WHAT IS BEING ASKED
Every line of the material below must be repeated exactly.

DATA SEGMENT
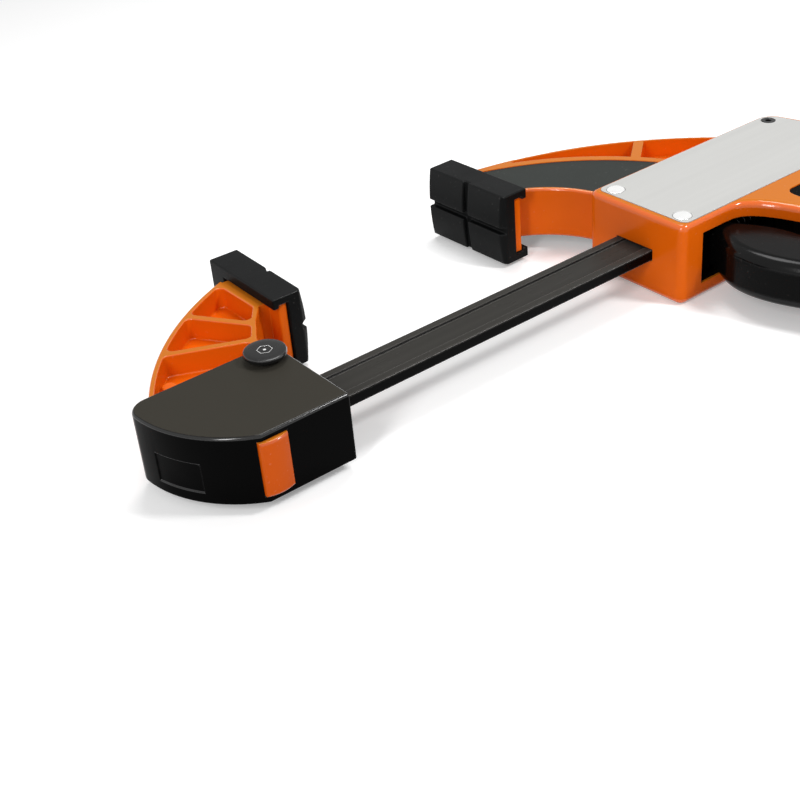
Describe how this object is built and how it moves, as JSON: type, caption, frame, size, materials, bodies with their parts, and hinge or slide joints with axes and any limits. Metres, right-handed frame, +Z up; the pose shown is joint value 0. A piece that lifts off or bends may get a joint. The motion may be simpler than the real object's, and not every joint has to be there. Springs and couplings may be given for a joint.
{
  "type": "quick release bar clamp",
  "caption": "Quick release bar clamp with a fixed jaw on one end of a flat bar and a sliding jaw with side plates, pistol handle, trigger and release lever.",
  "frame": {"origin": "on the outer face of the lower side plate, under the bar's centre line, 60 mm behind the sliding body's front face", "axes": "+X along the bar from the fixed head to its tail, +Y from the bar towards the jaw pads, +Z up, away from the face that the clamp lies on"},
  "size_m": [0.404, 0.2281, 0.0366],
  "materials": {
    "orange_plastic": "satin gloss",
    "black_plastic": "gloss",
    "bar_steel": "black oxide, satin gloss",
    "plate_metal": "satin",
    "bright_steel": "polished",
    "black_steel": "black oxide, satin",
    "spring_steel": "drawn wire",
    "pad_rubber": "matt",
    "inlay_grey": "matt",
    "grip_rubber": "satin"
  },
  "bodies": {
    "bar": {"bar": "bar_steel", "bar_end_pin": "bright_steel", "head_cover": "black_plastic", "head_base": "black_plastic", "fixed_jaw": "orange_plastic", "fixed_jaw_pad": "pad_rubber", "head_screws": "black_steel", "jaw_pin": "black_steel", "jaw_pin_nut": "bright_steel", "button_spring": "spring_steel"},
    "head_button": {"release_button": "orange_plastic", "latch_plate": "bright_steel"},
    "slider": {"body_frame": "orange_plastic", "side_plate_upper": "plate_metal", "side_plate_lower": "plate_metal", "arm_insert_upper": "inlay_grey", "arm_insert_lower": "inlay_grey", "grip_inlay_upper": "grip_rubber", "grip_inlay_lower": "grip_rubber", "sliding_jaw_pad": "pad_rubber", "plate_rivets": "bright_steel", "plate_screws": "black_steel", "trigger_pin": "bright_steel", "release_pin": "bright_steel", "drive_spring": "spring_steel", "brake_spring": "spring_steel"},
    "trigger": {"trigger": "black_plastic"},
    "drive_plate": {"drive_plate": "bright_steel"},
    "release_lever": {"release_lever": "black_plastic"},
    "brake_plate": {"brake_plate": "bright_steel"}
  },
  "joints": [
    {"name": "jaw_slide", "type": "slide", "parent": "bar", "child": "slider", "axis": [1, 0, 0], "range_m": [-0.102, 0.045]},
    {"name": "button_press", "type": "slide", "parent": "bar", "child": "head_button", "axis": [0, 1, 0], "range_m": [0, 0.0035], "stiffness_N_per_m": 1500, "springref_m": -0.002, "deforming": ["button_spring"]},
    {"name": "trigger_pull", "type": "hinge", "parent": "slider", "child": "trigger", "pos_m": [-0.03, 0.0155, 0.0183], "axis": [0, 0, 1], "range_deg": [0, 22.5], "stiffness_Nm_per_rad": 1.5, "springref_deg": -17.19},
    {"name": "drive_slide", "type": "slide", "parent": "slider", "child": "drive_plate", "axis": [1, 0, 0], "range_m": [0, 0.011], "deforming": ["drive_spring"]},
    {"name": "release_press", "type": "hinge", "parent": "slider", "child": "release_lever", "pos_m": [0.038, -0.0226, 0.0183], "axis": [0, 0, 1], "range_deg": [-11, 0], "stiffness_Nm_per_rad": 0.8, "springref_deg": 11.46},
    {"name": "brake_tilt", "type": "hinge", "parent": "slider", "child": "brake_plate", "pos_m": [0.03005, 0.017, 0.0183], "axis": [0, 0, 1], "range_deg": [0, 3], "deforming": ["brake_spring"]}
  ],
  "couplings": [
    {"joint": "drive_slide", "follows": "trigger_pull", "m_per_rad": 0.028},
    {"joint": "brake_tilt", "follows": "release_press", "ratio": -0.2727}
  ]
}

ANSWER BELOW
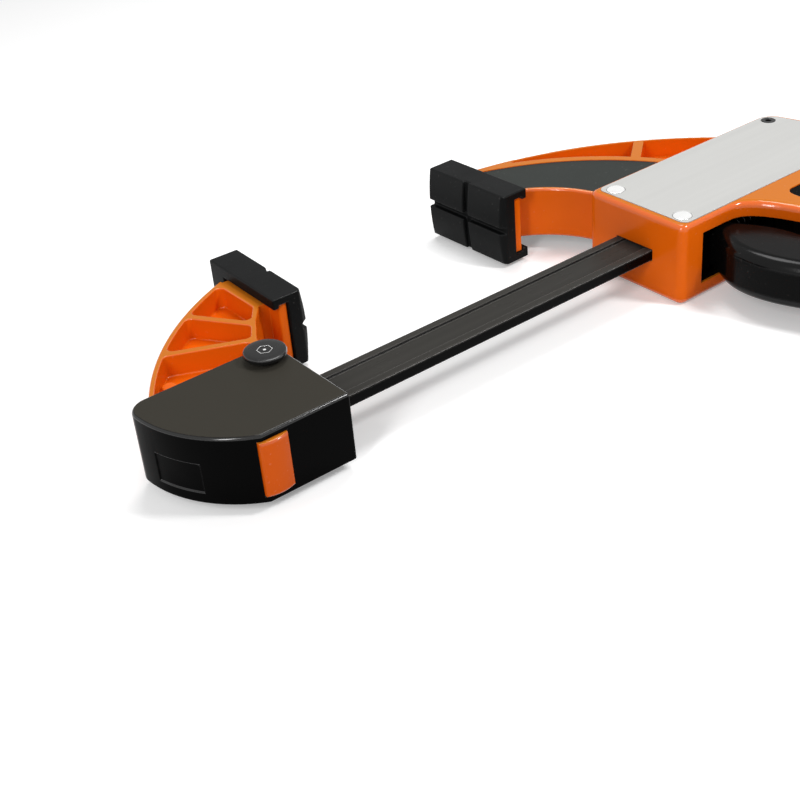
Describe how this object is built and how it moves, as JSON: type, caption, frame, size, materials, bodies with their parts, and hinge or slide joints with axes and any limits. Metres, right-handed frame, +Z up; the pose shown is joint value 0. A piece that lifts off or bends may get a joint. The motion may be simpler than the real object's, and not every joint has to be there. Springs and couplings may be given for a joint.
{
  "type": "quick release bar clamp",
  "caption": "Quick release bar clamp with a fixed jaw on one end of a flat bar and a sliding jaw with side plates, pistol handle, trigger and release lever.",
  "frame": {"origin": "on the outer face of the lower side plate, under the bar's centre line, 60 mm behind the sliding body's front face", "axes": "+X along the bar from the fixed head to its tail, +Y from the bar towards the jaw pads, +Z up, away from the face that the clamp lies on"},
  "size_m": [0.404, 0.2281, 0.0366],
  "materials": {
    "orange_plastic": "satin gloss",
    "black_plastic": "gloss",
    "bar_steel": "black oxide, satin gloss",
    "plate_metal": "satin",
    "bright_steel": "polished",
    "black_steel": "black oxide, satin",
    "spring_steel": "drawn wire",
    "pad_rubber": "matt",
    "inlay_grey": "matt",
    "grip_rubber": "satin"
  },
  "bodies": {
    "bar": {"bar": "bar_steel", "bar_end_pin": "bright_steel", "head_cover": "black_plastic", "head_base": "black_plastic", "fixed_jaw": "orange_plastic", "fixed_jaw_pad": "pad_rubber", "head_screws": "black_steel", "jaw_pin": "black_steel", "jaw_pin_nut": "bright_steel", "button_spring": "spring_steel"},
    "head_button": {"release_button": "orange_plastic", "latch_plate": "bright_steel"},
    "slider": {"body_frame": "orange_plastic", "side_plate_upper": "plate_metal", "side_plate_lower": "plate_metal", "arm_insert_upper": "inlay_grey", "arm_insert_lower": "inlay_grey", "grip_inlay_upper": "grip_rubber", "grip_inlay_lower": "grip_rubber", "sliding_jaw_pad": "pad_rubber", "plate_rivets": "bright_steel", "plate_screws": "black_steel", "trigger_pin": "bright_steel", "release_pin": "bright_steel", "drive_spring": "spring_steel", "brake_spring": "spring_steel"},
    "trigger": {"trigger": "black_plastic"},
    "drive_plate": {"drive_plate": "bright_steel"},
    "release_lever": {"release_lever": "black_plastic"},
    "brake_plate": {"brake_plate": "bright_steel"}
  },
  "joints": [
    {"name": "jaw_slide", "type": "slide", "parent": "bar", "child": "slider", "axis": [1, 0, 0], "range_m": [-0.102, 0.045]},
    {"name": "button_press", "type": "slide", "parent": "bar", "child": "head_button", "axis": [0, 1, 0], "range_m": [0, 0.0035], "stiffness_N_per_m": 1500, "springref_m": -0.002, "deforming": ["button_spring"]},
    {"name": "trigger_pull", "type": "hinge", "parent": "slider", "child": "trigger", "pos_m": [-0.03, 0.0155, 0.0183], "axis": [0, 0, 1], "range_deg": [0, 22.5], "stiffness_Nm_per_rad": 1.5, "springref_deg": -17.19},
    {"name": "drive_slide", "type": "slide", "parent": "slider", "child": "drive_plate", "axis": [1, 0, 0], "range_m": [0, 0.011], "deforming": ["drive_spring"]},
    {"name": "release_press", "type": "hinge", "parent": "slider", "child": "release_lever", "pos_m": [0.038, -0.0226, 0.0183], "axis": [0, 0, 1], "range_deg": [-11, 0], "stiffness_Nm_per_rad": 0.8, "springref_deg": 11.46},
    {"name": "brake_tilt", "type": "hinge", "parent": "slider", "child": "brake_plate", "pos_m": [0.03005, 0.017, 0.0183], "axis": [0, 0, 1], "range_deg": [0, 3], "deforming": ["brake_spring"]}
  ],
  "couplings": [
    {"joint": "drive_slide", "follows": "trigger_pull", "m_per_rad": 0.028},
    {"joint": "brake_tilt", "follows": "release_press", "ratio": -0.2727}
  ]
}